Filter the lines below, copying only those with the string "bodies".

# Dataset section start

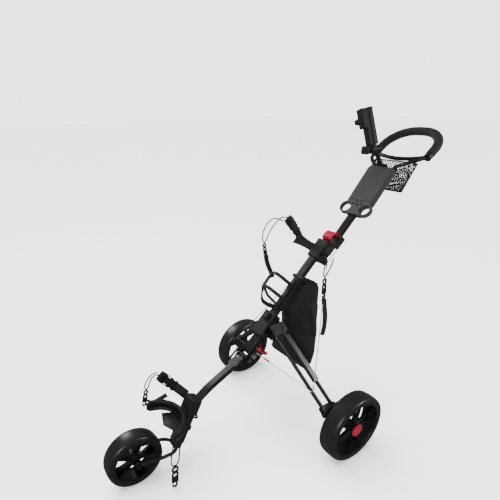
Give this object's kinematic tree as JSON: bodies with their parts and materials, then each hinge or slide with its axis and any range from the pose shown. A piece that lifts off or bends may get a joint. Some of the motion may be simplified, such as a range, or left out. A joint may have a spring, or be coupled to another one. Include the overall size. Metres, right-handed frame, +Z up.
{
  "type": "golf push cart",
  "caption": "Three-wheel folding golf push cart with bag brackets and straps, storage pouch, console with ball rings, umbrella holder, loop handle and net basket.",
  "frame": {"origin": "centre of the cart's footprint box on the ground", "axes": "+X to the walker's left, -Y the way the cart is pushed, +Z up"},
  "size_m": [0.756, 1.588, 1.3124],
  "materials": {
    "tyre": "satin rubber",
    "foam": "matt foam",
    "pouch_fabric": "woven polyester",
    "webbing": "woven nylon",
    "elastic_cord": "braided",
    "net": "knotted net",
    "red_plastic": "satin",
    "steel": "brushed",
    "wire": "stranded",
    "black_paint": "satin black powder coat on aluminium tube",
    "black_plastic": "fine texture",
    "grey_plastic": "fine texture",
    "rim_plastic": "satin"
  },
  "bodies": {
    "frame": {"main_tube": "black_paint", "hub_housing": "black_plastic", "leg_brackets": "black_plastic", "collar": "black_plastic", "upper_bag_bracket": "black_plastic", "frame_bolts": "steel", "bottle_cage": "black_plastic", "storage_pouch": "pouch_fabric", "brake_bracket": "black_plastic", "stay_cables": "wire", "brake_cables": "wire", "upper_strap_webbing": "webbing", "upper_strap_fittings": "black_plastic", "upper_left_elastic": "elastic_cord", "upper_right_elastic": "elastic_cord"},
    "pedal": {"brake_pedal": "red_plastic"},
    "front": {"front_tube": "black_paint", "fork_housing": "black_plastic", "fork": "black_plastic", "lower_bag_cradle": "black_plastic", "front_axle": "steel", "lower_strap_webbing": "webbing", "lower_strap_fittings": "black_plastic", "lower_left_elastic": "elastic_cord", "lower_right_elastic": "elastic_cord"},
    "front_knob": {"release_knob": "red_plastic"},
    "front_wheel": {"front_rim": "rim_plastic", "front_tyre": "tyre", "front_bearings": "steel"},
    "handle": {"handle_tube": "black_paint", "latch_bracket": "black_plastic", "console_base": "grey_plastic", "umbrella_bracket": "black_plastic", "handle_loop": "black_paint", "foam_grip": "foam", "grip_clamps": "black_plastic", "basket_wire": "black_paint", "basket_net": "net", "handle_stay_cables": "wire"},
    "latch": {"latch_lever": "red_plastic"},
    "lid": {"console_lid": "grey_plastic"},
    "umbrella": {"umbrella_tube": "black_plastic"},
    "tilt_knob": {"umbrella_tilt_knob": "black_plastic"},
    "clamp_knob": {"umbrella_clamp_knob": "black_plastic"},
    "left_front_leg": {"left_front_leg_tube": "black_paint"},
    "left_rear_leg": {"left_rear_leg_tube": "black_paint"},
    "left_carrier": {"left_wheel_carrier": "black_plastic", "left_axle": "steel"},
    "left_wheel": {"left_rim": "rim_plastic", "left_tyre": "tyre", "left_bearings": "steel"},
    "left_button": {"left_hub_button": "red_plastic"},
    "right_front_leg": {"right_front_leg_tube": "black_paint"},
    "right_rear_leg": {"right_rear_leg_tube": "black_paint"},
    "right_carrier": {"right_wheel_carrier": "black_plastic", "right_axle": "steel"},
    "right_wheel": {"right_rim": "rim_plastic", "right_tyre": "tyre", "right_bearings": "steel"},
    "right_button": {"right_hub_button": "red_plastic"}
  },
  "joints": [
    {"name": "handle_fold", "type": "hinge", "parent": "frame", "child": "handle", "pos_m": [0, 0.22802, 0.71655], "axis": [-1, 0, 0], "range_deg": [0, 155], "deforming": ["storage_pouch", "stay_cables", "brake_cables"]},
    {"name": "front_fold", "type": "hinge", "parent": "frame", "child": "front", "pos_m": [0, -0.16615, 0.3815], "axis": [-1, 0, 0], "range_deg": [0, 115]},
    {"name": "front_wheel_spin", "type": "hinge", "parent": "front", "child": "front_wheel", "pos_m": [0, -0.68015, 0.1139], "axis": [1, 0, 0], "continuous": true},
    {"name": "release_knob_pull", "type": "slide", "parent": "front", "child": "front_knob", "axis": [0, -0.907, 0.421], "range_m": [0, 0.004], "stiffness_N_per_m": 500},
    {"name": "latch_lever_open", "type": "hinge", "parent": "handle", "child": "latch", "pos_m": [0, 0.29163, 0.82068], "axis": [-1, 0, 0], "range_deg": [0, 35], "stiffness_Nm_per_rad": 0.6},
    {"name": "console_lid_open", "type": "hinge", "parent": "handle", "child": "lid", "pos_m": [0, 0.5364, 1.07293], "axis": [-1, 0, 0], "range_deg": [0, 58]},
    {"name": "umbrella_tilt", "type": "hinge", "parent": "handle", "child": "umbrella", "pos_m": [0, 0.45985, 1.151], "axis": [0, 1, 0], "range_deg": [-60, 100]},
    {"name": "tilt_knob_turn", "type": "hinge", "parent": "handle", "child": "tilt_knob", "pos_m": [0, 0.45985, 1.151], "axis": [0, 1, 0], "continuous": true},
    {"name": "clamp_knob_turn", "type": "hinge", "parent": "umbrella", "child": "clamp_knob", "pos_m": [-0.04196, 0.45985, 1.25484], "axis": [0, 1, 0], "continuous": true},
    {"name": "brake_pedal_press", "type": "hinge", "parent": "frame", "child": "pedal", "pos_m": [0, -0.08957, 0.41722], "axis": [-1, 0, 0], "range_deg": [0, 25], "stiffness_Nm_per_rad": 1.2},
    {"name": "left_front_leg_swing", "type": "hinge", "parent": "frame", "child": "left_front_leg", "pos_m": [0.045, -0.05015, 0.474], "axis": [-0.7088, 0.028, -0.7048], "range_deg": [0, 65.2], "deforming": ["storage_pouch", "stay_cables", "brake_cables"]},
    {"name": "left_rear_leg_swing", "type": "hinge", "parent": "frame", "child": "left_rear_leg", "pos_m": [0.045, -0.00315, 0.476], "axis": [-0.7088, 0.028, -0.7048], "range_deg": [0, 65.2]},
    {"name": "left_carrier_swing", "type": "hinge", "parent": "left_front_leg", "child": "left_carrier", "pos_m": [0.28526, 0.00802, 0.23478], "axis": [-0.7088, 0.028, -0.7048], "range_deg": [-65.2, 0]},
    {"name": "left_wheel_spin", "type": "hinge", "parent": "left_carrier", "child": "left_wheel", "pos_m": [0.342, 0.11585, 0.146], "axis": [1, 0, 0], "continuous": true},
    {"name": "left_hub_button_press", "type": "slide", "parent": "left_wheel", "child": "left_button", "axis": [-1, 0, 0], "range_m": [0, 0.0025], "stiffness_N_per_m": 500},
    {"name": "right_front_leg_swing", "type": "hinge", "parent": "frame", "child": "right_front_leg", "pos_m": [-0.045, -0.05015, 0.474], "axis": [-0.7088, -0.028, 0.7048], "range_deg": [0, 65.2], "deforming": ["storage_pouch", "stay_cables", "brake_cables"]},
    {"name": "right_rear_leg_swing", "type": "hinge", "parent": "frame", "child": "right_rear_leg", "pos_m": [-0.045, -0.00315, 0.476], "axis": [-0.7088, -0.028, 0.7048], "range_deg": [0, 65.2]},
    {"name": "right_carrier_swing", "type": "hinge", "parent": "right_front_leg", "child": "right_carrier", "pos_m": [-0.28526, 0.00802, 0.23478], "axis": [-0.7088, -0.028, 0.7048], "range_deg": [-65.2, 0]},
    {"name": "right_wheel_spin", "type": "hinge", "parent": "right_carrier", "child": "right_wheel", "pos_m": [-0.342, 0.11585, 0.146], "axis": [1, 0, 0], "continuous": true},
    {"name": "right_hub_button_press", "type": "slide", "parent": "right_wheel", "child": "right_button", "axis": [1, 0, 0], "range_m": [0, 0.0025], "stiffness_N_per_m": 500}
  ],
  "couplings": [
    {"joint": "left_front_leg_swing", "follows": "handle_fold", "ratio": 0.41935},
    {"joint": "left_rear_leg_swing", "follows": "handle_fold", "ratio": 0.41935},
    {"joint": "left_carrier_swing", "follows": "handle_fold", "ratio": -0.41935},
    {"joint": "right_front_leg_swing", "follows": "handle_fold", "ratio": 0.41935},
    {"joint": "right_rear_leg_swing", "follows": "handle_fold", "ratio": 0.41935},
    {"joint": "right_carrier_swing", "follows": "handle_fold", "ratio": -0.41935}
  ]
}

# Dataset section end

### In response:
Give this object's kinematic tree as JSON: bodies with their parts and materials, then each hinge or slide with its axis and any range from the pose shown. A piece that lifts off or bends may get a joint. Some of the motion may be simplified, such as a range, or left out. A joint may have a spring, or be coupled to another one. Include the overall size. Metres, right-handed frame, +Z up.
  "bodies": {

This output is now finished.